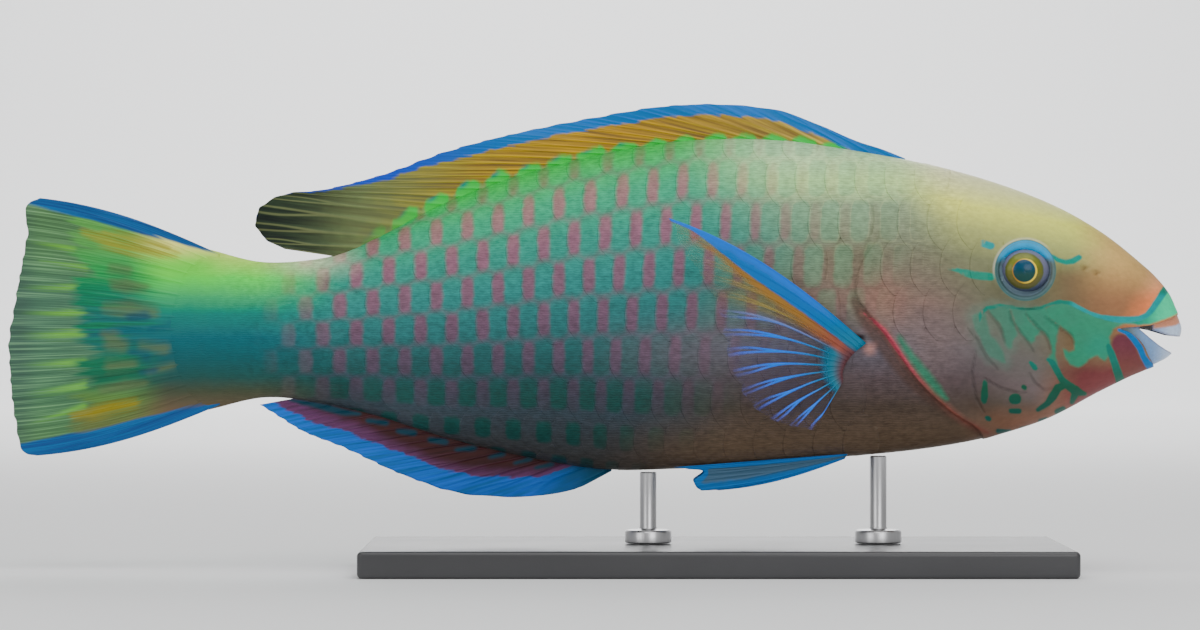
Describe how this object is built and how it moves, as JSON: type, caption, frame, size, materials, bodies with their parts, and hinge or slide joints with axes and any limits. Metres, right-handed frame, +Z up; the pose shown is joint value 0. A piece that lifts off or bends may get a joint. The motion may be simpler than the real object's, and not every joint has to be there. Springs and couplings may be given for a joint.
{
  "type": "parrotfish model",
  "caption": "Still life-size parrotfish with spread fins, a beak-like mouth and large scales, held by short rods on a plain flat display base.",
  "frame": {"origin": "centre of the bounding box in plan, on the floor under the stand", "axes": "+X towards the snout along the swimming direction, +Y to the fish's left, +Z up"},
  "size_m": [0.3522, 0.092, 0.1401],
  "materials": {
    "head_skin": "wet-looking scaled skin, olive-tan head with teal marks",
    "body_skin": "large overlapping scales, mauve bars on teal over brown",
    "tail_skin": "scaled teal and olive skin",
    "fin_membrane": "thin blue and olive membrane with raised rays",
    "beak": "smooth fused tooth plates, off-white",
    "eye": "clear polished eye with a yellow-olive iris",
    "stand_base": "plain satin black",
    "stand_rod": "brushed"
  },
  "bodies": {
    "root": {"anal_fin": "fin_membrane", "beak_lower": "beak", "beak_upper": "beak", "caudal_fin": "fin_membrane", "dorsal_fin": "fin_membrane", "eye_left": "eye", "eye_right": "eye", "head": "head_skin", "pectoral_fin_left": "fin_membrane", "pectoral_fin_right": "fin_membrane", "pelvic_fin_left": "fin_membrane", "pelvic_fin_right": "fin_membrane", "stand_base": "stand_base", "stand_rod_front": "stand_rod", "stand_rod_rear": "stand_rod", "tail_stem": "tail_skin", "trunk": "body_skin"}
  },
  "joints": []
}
# # #
* Work to be completed *
Copy out each line exactly as written.

* Response to the exercise *
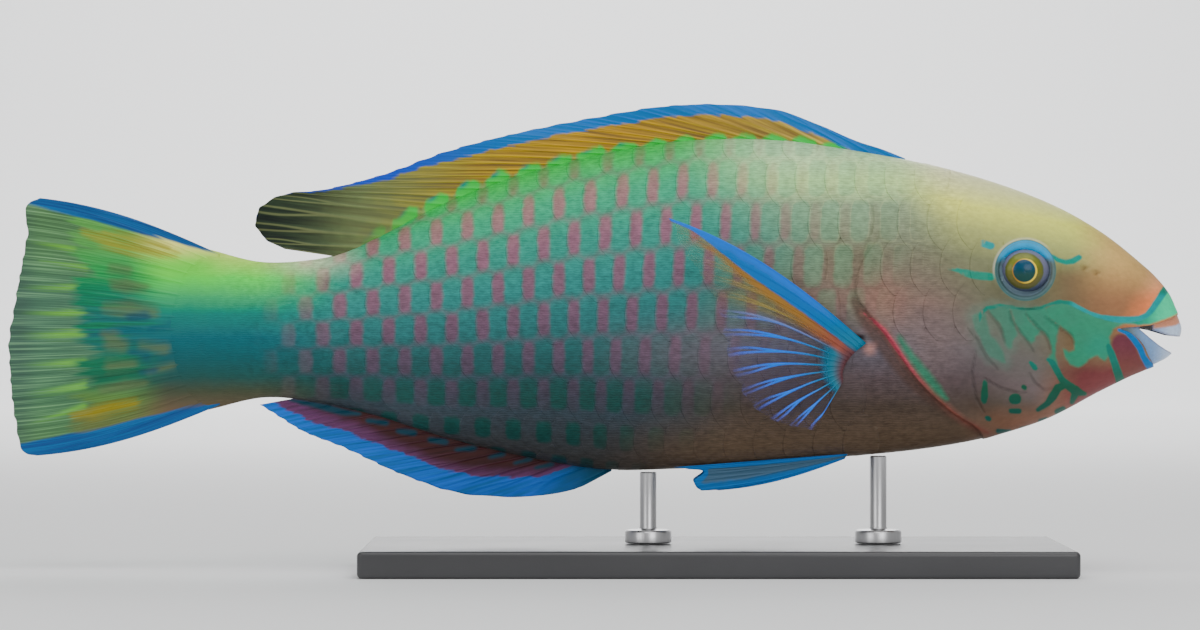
Describe how this object is built and how it moves, as JSON: type, caption, frame, size, materials, bodies with their parts, and hinge or slide joints with axes and any limits. Metres, right-handed frame, +Z up; the pose shown is joint value 0. A piece that lifts off or bends may get a joint. The motion may be simpler than the real object's, and not every joint has to be there. Springs and couplings may be given for a joint.
{
  "type": "parrotfish model",
  "caption": "Still life-size parrotfish with spread fins, a beak-like mouth and large scales, held by short rods on a plain flat display base.",
  "frame": {"origin": "centre of the bounding box in plan, on the floor under the stand", "axes": "+X towards the snout along the swimming direction, +Y to the fish's left, +Z up"},
  "size_m": [0.3522, 0.092, 0.1401],
  "materials": {
    "head_skin": "wet-looking scaled skin, olive-tan head with teal marks",
    "body_skin": "large overlapping scales, mauve bars on teal over brown",
    "tail_skin": "scaled teal and olive skin",
    "fin_membrane": "thin blue and olive membrane with raised rays",
    "beak": "smooth fused tooth plates, off-white",
    "eye": "clear polished eye with a yellow-olive iris",
    "stand_base": "plain satin black",
    "stand_rod": "brushed"
  },
  "bodies": {
    "root": {"anal_fin": "fin_membrane", "beak_lower": "beak", "beak_upper": "beak", "caudal_fin": "fin_membrane", "dorsal_fin": "fin_membrane", "eye_left": "eye", "eye_right": "eye", "head": "head_skin", "pectoral_fin_left": "fin_membrane", "pectoral_fin_right": "fin_membrane", "pelvic_fin_left": "fin_membrane", "pelvic_fin_right": "fin_membrane", "stand_base": "stand_base", "stand_rod_front": "stand_rod", "stand_rod_rear": "stand_rod", "tail_stem": "tail_skin", "trunk": "body_skin"}
  },
  "joints": []
}